What the Fed Chair's warning about economic 'pain' means for Americans
Minneapolis (CNN Business)The economy added 315,000 jobs in August, exceeding economists’ expectations but far below July’s blowout report, when employment surged by a revised 526,000 positions.
The nation’s unemployment rate rose to 3.7% from 3.5%, and the labor force participation rate ticked up 0.3 percentage points to 62.4%.
The August jobs report is among the key economic data the Federal Reserve will review when it meets later this month to decide how much to ratchet up its benchmark interest rate in order to stifle stubbornly high inflation.

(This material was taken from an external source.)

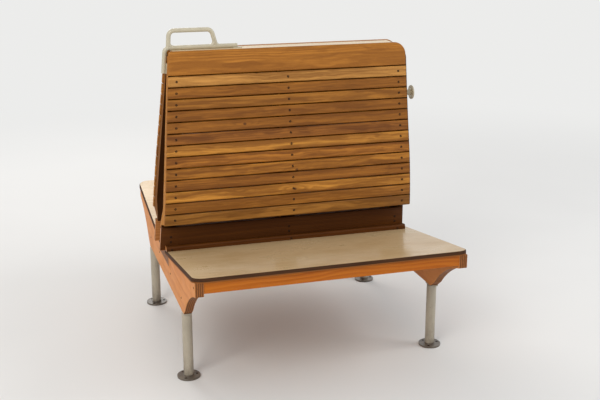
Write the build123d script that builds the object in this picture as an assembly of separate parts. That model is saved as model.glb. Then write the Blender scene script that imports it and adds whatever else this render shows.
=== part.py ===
from build123d import *
import os
from math import atan, cos, radians, sin, tan

# Double-sided slatted railway bench: two slatted backs lean together, each with its own seat.
# X runs from the aisle to the wall, Y along the coach, Z up from the floor.
# The near seat faces -Y and the far seat is its mirror image, so Y = 0 is the middle plane.
# Widths are first measured from the aisle panel's outer face and then moved to the middle.

# Driving sizes: the seats
seat_length = 1146.0          # over both pans
seat_front_height = 430.0     # top of the pan at its front edge
seat_rake = 9.0               # degrees, the pan falls towards the back
pan_thickness = 15.0
pan_width = 901.0
pan_overhang = 6.0            # past the end panels, towards the aisle and the wall
pan_corner_radius = 38.0
pan_edge_radius = 4.0

# Driving sizes: the end panels and what lies between them
panel_thickness = 27.0
panel_setback = 7.0           # the panel's front edge behind the pan's front edge
panel_drop = 200.0            # the straight lower edge below the top of the pan's front edge
panel_low_half = 352.0        # half the length of the straight lower edge
panel_nose_depth = 45.0       # height of the panel at its front
cutout_start_angle = 15.0     # degrees below level where the cut-out leaves the nose
cutout_end_rise = 22.0        # above the straight lower edge
cutout_end_from_middle = 381.0
front_rail_thickness = 22.0
front_rail_depth = 36.0
front_rail_setback = 2.0      # behind the panel's front edge
seat_bearer_thickness = 30.0
seat_bearer_depth = 34.0
beam_half_width = 85.0
beam_flat_half_width = 50.0   # the level part under the ribs
beam_depth = 34.5

# Driving sizes: the slatted backs
back_rise = 598.0             # top of the back above the pan's front edge
back_top_half = 29.0          # rib face from the middle plane at the top
lumbar_top_rise = 250.0       # the same for the start of the straighter upper part
lumbar_top_half = 88.0
lumbar_bottom_rise = 25.0     # the same for the lowest slat
lumbar_bottom_half = 112.0
lumbar_start_lean = 0.5       # degrees from upright at the lowest slat
slat_width = 35.0
slat_gap = 3.3
slat_thickness = 16.0
slat_count = 13
slat_edge_bevel = 2.2
top_board_width = 80.0
top_wall_corner = 42.0
top_aisle_corner = 12.0
end_at_lumbar = -15.2         # the slats' aisle end from the panel's face, at the lowest slat
end_at_top = 34.0             # the same at the top
wall_end_inset = 18.0         # the slats' wall end from the wall panel's outer face
foot_half = 48.0              # face of the ribs' feet from the middle plane
lower_board_width = 80.0
batten_depth = 30.0
batten_height = 18.0
batten_edge_radius = 6.0
cap_thickness = 18.0

# Driving sizes: the ribs that carry the slats
rib_thickness = 50.0
rib_inset = 28.0              # the aisle ribs' centre from the slats' ends
wall_rib_reach = 8.0          # the wall ribs' outer side past the slats' ends
rib_shoulder_radius = 36.0    # the outer top corner of the wall ribs
rib_depth_at_lumbar = 46.0
rib_depth_at_waist = 44.0
foot_depth = 36.0
rib_knee_radius = 30.0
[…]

The Fed has been battling the highest inflation in 40 years by implementing punishingly high rate hikes.
While the economy is slowing and certain industries such as housing are showing softening amid a series of hefty rate hikes, the labor market has remained strong — a little too strong for the Fed’s liking. Fed chairman Jerome Powell said last week the labor market is “clearly out of balance, with demand for workers substantially exceeding the supply of available workers.”
Earlier this week, the ratio of available jobs to job seekers popped back up to just shy of 2:1, as the number of job openings hit 11.2 million in July, an increase of 700,000 from June, according to the Bureau of Labor Statistics.
The average monthly job gains are robust, compared to pre-pandemic times when the monthly average was around 200,000, BLS data shows. But even the slower pace of August’s increase would be considered acceptable to the Fed, said Brian Bethune, an economics professor at Boston College.
“I don’t think the Fed wants to see things suddenly decelerate, nor do they want to see things move at too rapid of a rate for the economy to adjust,” he said. “What the Fed wants is the Goldilocks economy. They want it to be moving along at a steady pace — but not too fast; not too hot, not too cold.”
The strong labor market and job gains shouldn’t be viewed as a net negative, Bethune said, noting that adding workers helps to ease supply-side constraints in goods and services.
“If the Fed goes and drives through the stop sign, and we get a reduction in employment as a result, then we’re going to get a reduction in supply — really not the right path to go at all,” he said.
This is the second jobs report released since the end of July, when the Fed’s rate hike committee last met. Powell said last week that the central bank’s decision in September will depend on the “totality of the data and the evolving outlook.”
Among the biggest reports to land in the weeks to come will be the Consumer Price Index and Producer Price Index, which could help show the direction of inflation.
This story is developing and will be updating.